1. Comparison of Core Heating Methods

Flue gas direct heating is the optimal solution for single-well crude oil storage tanks, outperforming hot water, steam and heat pipe heating:

• Flue gas direct heating: Boasts the largest heat transfer temperature difference (several times that of steam/hot water), simplest system structure (only 2 folded flue pipes), minimal steel consumption and no high-pressure pipe burst risks.
• Hot water/steam heating: Indirect systems requiring small-diameter tube bundles, headers, circulating pumps and boiler heat exchangers. They have high steel consumption, high operating pressure (several MPa) with pipe burst hazards, and increased flue gas resistance that may cause boiler positive pressure and flameout. Steam heating is superior to hot water heating, especially at low working medium temperatures.
• Heat pipe heating: An overhyped indirect system involving two heat exchangers (evaporation section in boilers, condensation section in tanks). It has extremely high steel consumption due to poor heat transfer performance of flue gas and crude oil, and suffers from complex maintenance and frequent dry-burning failures.

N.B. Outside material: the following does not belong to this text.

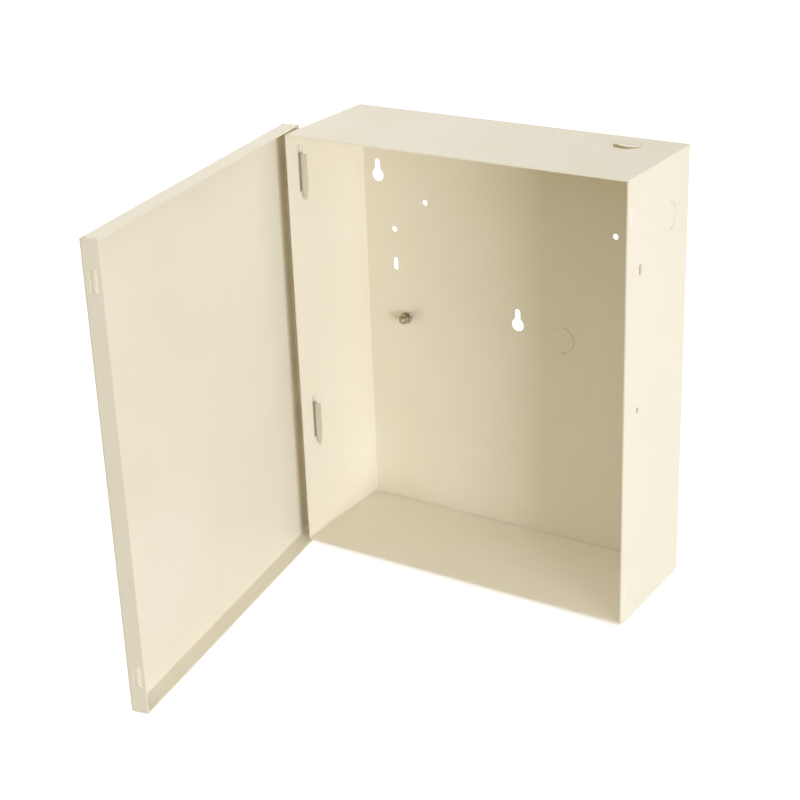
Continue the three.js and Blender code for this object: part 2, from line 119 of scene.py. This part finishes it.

2. Traditional Outdated Heating Methods

These methods are only used in remote oil wells without electricity or natural gas:

• Fire-core storage tanks: Manual crude oil combustion with incomplete burning, low efficiency and severe environmental pollution.
• Electric heating tube, gas lift, and coal heating: High energy consumption, poor safety or high labor intensity, gradually being phased out.

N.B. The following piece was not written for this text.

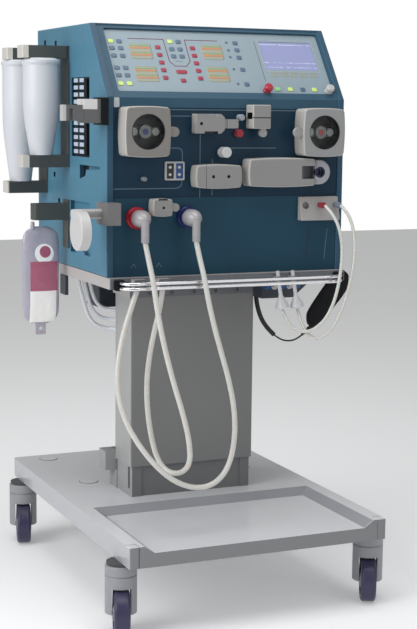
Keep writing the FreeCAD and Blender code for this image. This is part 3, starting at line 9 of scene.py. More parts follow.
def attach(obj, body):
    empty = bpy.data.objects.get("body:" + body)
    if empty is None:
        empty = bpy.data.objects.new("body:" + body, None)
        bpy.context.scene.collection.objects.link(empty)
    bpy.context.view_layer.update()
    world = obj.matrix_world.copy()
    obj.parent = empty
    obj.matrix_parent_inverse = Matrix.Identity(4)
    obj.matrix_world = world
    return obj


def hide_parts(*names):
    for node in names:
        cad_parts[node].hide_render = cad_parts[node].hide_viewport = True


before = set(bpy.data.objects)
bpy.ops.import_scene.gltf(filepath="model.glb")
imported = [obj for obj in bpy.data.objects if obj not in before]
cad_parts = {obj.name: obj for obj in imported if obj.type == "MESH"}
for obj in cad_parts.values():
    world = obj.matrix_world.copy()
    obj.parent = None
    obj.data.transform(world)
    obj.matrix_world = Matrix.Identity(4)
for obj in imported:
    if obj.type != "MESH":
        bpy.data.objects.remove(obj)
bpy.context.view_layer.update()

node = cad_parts


# The view: a camera a little above the console's height, turned to show the front and the left
# side, in a pale studio with a large soft lamp at the left, one at the front right and one above.
# The camera, and light that has come straight through glass, see the world white.
def feed(tree, socket, value):
    """Links another node's output to the socket, or writes a number, a vector or a colour into it."""
    if isinstance(value, bpy.types.NodeSocket):
        tree.links.new(value, socket)
    else:
        socket.default_value = value


def calc(tree, operation, *values):
    """The output of a math node whose inputs are the values."""
    step = tree.nodes.new("ShaderNodeMath")
    step.operation = operation
    for socket, value in zip(step.inputs, values):
        feed(tree, socket, value)
    return step.outputs[0]


def ramp(tree, value, *ends):
    """The value mapped from the first two ends to the last two, which are 0 and 1 if left out."""
    span = tree.nodes.new("ShaderNodeMapRange")
    for name, end in zip(("From Min", "From Max", "To Min", "To Max"), ends):
        span.inputs[name].default_value = end
    feed(tree, span.inputs["Value"], value)
    return span.outputs["Result"]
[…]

3. Advanced Burners and Heating Devices

Using self-produced crude oil as fuel is the core research direction for single-well tank heating.

3.1 Existing Burner Types

• Diesel burners: Available in various power ranges (kW to MW). The flameless diesel burner (30-150kW) has excellent safety but slow heating speed.
• Heavy oil burners: Compatible with crude oil, heavy oil and residual oil, but have open flames and severe carbon deposition; imported models are expensive.

3.2 Crude Oil-Fired Burner

A breakthrough technology adaptable to crude oils with vastly different viscosities and ignition properties:

• Working principle: Crude oil is heated to 50-60℃, filtered, pressurized to 2-2.5MPa, atomized by high-alloy nozzles and ignited. A control system regulates air intake, fuel injection and flame length for precise temperature control.
• Safety advantage: Closed connection with heating pipes confines flames inside pipelines, eliminating fire risks even with small amounts of associated gas leakage (which instead aids combustion).

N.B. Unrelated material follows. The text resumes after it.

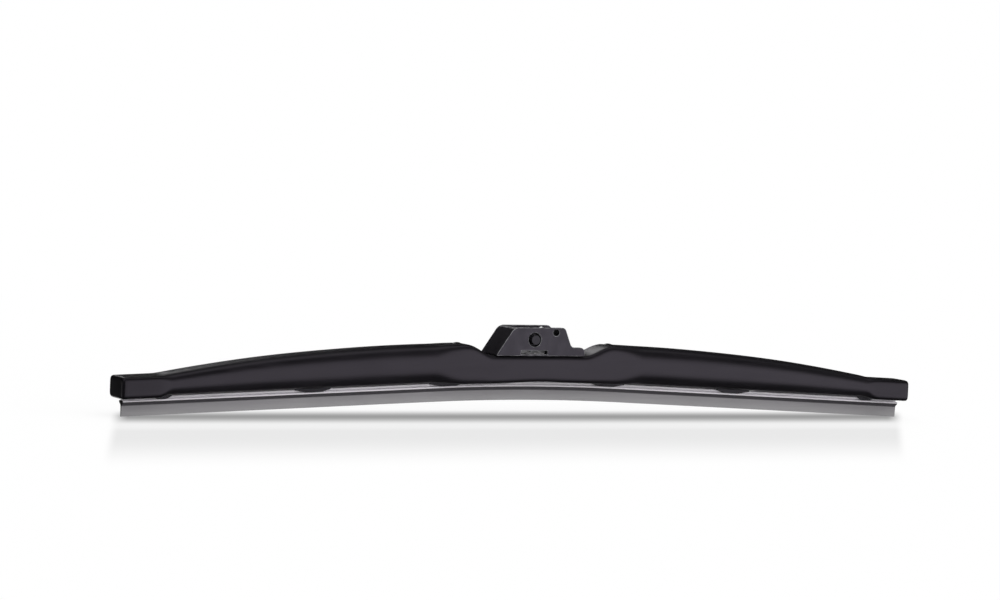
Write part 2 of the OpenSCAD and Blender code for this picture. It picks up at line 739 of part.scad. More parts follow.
// The clip turns on the pin and carries the arm's hook on its barrel
// The lugs behind the hook stand between the side plates and behind their cross holes
module hook_clip() {
    cheek_r = barrel_d / 2 + clip_wall;
    // The cheeks' top edge drops to back_z between the barrel and the lugs
    back_z = 0.6;
    neck_x = cheek_r + 1.6;
    lug_x = clip_l - lug_l;
    lug_draft = 0.6;
    barrel_half = hook_w / 2 + 1.4;
    cheek = rounded([[-cheek_r, -cheek_r, cheek_r * 0.95], [-cheek_r, cheek_r, cheek_r * 0.95],
        [cheek_r - 0.4, cheek_r, cheek_r * 0.7], [neck_x, back_z, 2.5],
        [lug_x - lug_draft, back_z, 1.5], [lug_x, lug_z, 1.2], [clip_l, lug_z, 1.8],
        [clip_l, -cheek_r, 1]]);
    color([0.14, 0.14, 0.15])
        difference() {
            union() {
                cross_pin(barrel_d, -barrel_half, barrel_half);
                mirrored_y()
                    plate(cheek, hook_w / 2, clip_half);
                translate([0, -barrel_half, -cheek_r])
                    cube([clip_l - 0.5, 2 * barrel_half, tongue_t]);
            }
            cross_pin(pin_d + 2 * run_gap, -clip_half - over, clip_half + over);
        }
}

module left() {
    mirror([1, 0, 0])
        children();
}

boot();
bridge();
connector();
hook_clip();
pivot_pin();
left() yoke();  // yoke_left
yoke();  // yoke_right
left() claw_yoke();  // claw_yoke_left
claw_yoke();  // claw_yoke_right
left() at(yoke_axis) rivet(bridge_half);  // yoke_rivet_left
at(yoke_axis) rivet(bridge_half);  // yoke_rivet_right
left() at(yoke_axis) yoke_liner();  // yoke_liner_left
at(yoke_axis) yoke_liner();  // yoke_liner_right
left() at(claw_axis) rivet(yoke_half);  // claw_rivet_left
at(claw_axis) rivet(yoke_half);  // claw_rivet_right
left() at(claw_axis) claw_liner();  // claw_liner_left
at(claw_axis) claw_liner();  // claw_liner_right
mirror([0, 1, 0]) vertebra();  // vertebra_front
vertebra();  // vertebra_back
squeegee();
boot_stud(-1);  // boot_stud_left
boot_stud(1);  // boot_stud_right
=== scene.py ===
import json
import math

import bmesh
import bpy
import numpy as np
from mathutils import Matrix, Vector


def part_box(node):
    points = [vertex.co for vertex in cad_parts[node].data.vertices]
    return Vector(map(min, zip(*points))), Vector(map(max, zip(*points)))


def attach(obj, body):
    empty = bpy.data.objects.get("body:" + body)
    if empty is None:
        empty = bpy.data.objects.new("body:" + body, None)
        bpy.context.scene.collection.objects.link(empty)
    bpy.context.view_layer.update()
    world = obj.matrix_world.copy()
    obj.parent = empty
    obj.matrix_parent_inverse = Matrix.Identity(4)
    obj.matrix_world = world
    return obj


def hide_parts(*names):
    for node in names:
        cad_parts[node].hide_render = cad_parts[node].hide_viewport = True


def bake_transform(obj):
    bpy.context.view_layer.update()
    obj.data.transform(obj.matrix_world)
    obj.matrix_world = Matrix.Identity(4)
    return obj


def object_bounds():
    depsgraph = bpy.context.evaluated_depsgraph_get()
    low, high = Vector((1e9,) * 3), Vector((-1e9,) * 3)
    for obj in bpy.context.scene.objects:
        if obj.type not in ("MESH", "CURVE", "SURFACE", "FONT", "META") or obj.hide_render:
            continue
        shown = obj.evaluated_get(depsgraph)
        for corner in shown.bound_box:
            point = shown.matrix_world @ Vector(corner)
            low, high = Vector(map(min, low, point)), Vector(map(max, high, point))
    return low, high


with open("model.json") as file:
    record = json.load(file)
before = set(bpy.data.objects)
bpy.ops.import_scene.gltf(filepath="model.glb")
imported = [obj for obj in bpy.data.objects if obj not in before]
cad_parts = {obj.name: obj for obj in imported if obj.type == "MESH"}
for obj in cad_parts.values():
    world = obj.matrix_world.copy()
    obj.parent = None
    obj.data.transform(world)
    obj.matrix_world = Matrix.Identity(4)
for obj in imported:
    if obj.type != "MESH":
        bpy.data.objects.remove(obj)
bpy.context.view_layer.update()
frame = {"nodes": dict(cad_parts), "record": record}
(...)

3.3 Heating Device Configurations

• Retrofit on existing tanks: Saves initial investment but has high installation difficulty and suboptimal thermal efficiency.
• New integrated heating tanks: Fully automated, with remote control, anti-theft and explosion-proof functions. Successfully applied in Shengli Oilfield and gradually replacing circular tanks.

3.4 Development Trend

Rectangular crude oil storage tanks (easy to transport and maintain) equipped with crude oil burners will become the industry standard, offering comprehensive economic benefits, reduced labor and on-demand heating.

3.5 New Local Rapid Oil Tank Heater

Adopts vortex thermal film heat exchangers installed radially at the tank bottom (steam as heat medium):

• Enhanced heat transfer: Fluid oscillation and scouring thin the thermal boundary layer, eliminating local overheating and coking.
• Performance: 1.5× the heat exchange area and 2-3× the thermal efficiency of conventional shell-and-tube exchangers, with automatic temperature control via steam flow valves.

4. Solar Heating System for Single-Well Tanks

A fully automated, unattended system consisting of solar collectors, integrated energy storage/heat exchangers and controllers.

4.1 Core Advantages

• Energy saving: Mainly uses solar energy, with electric auxiliary heating only in bad weather; reduces annual electricity costs by ~76% compared to traditional electric heating.
• Safety: Water circulation heat exchange with explosion-proof electrical design eliminates explosion hazards.
• High efficiency: Continuous heating during daylight hours; maintains stable oil temperature.
• Eco-friendly: Zero emissions from solar energy utilization.

4.2 Typical Application

For a 40m³ tank maintaining 45℃ crude oil temperature: 4 sets of TMQRZ15-18P metal superconducting vacuum heat pipe collectors (12m² total area) with 18kW electric auxiliary heating. It ensures ≥55℃ oil temperature in sunny days and ≥50℃ in cloudy days.

5. Electromagnetic Induction Heating Technology

GDRB series oil tank electromagnetic heaters use magnetic induction eddy current heating principle:

• Ultra-high efficiency: Thermal efficiency ≥98%, 10-21% comprehensive power saving and 25% faster heating than resistive heaters.
• Safety & durability: No open flame, explosion-proof, and 10× longer service life than resistive heaters.
• Intelligent control: Automatically adjusts heating power, with overheat and dry-burning protection.
• Field performance: Heats 30℃ crude oil to 50-60℃ in 2-3 hours, ensuring stable oil transportation in Lu 23-3 and Lu 23-4-5 well sites.

6. High-Efficiency Anti-Theft FRP Heating Storage Tank

Integrates crude oil self-heating, closed oil/gas storage, natural gas recovery and direct metering functions.

6.1 Key Specifications

21m³ volume, 0.3MPa maximum working pressure, 8m² heat exchange area, 90℃ maximum working temperature, 30m³/d natural gas consumption for self-heating.

6.2 Working Principle & Advantages

Separates associated gas from crude oil for combustion in the thermal generator, producing 300℃ hot air for radiation heating. It melts solidified crude oil to 60℃ in 3 hours, and solidified crude oil during non-transport periods naturally prevents theft.

6.3 Application Results

In Dongxin Oil Production Plant, it increased production time efficiency from 68% to 87%, with cumulative crude oil production increase of 1,862 tons. It also eliminates environmental pollution and enables production in remote, grid-free wells.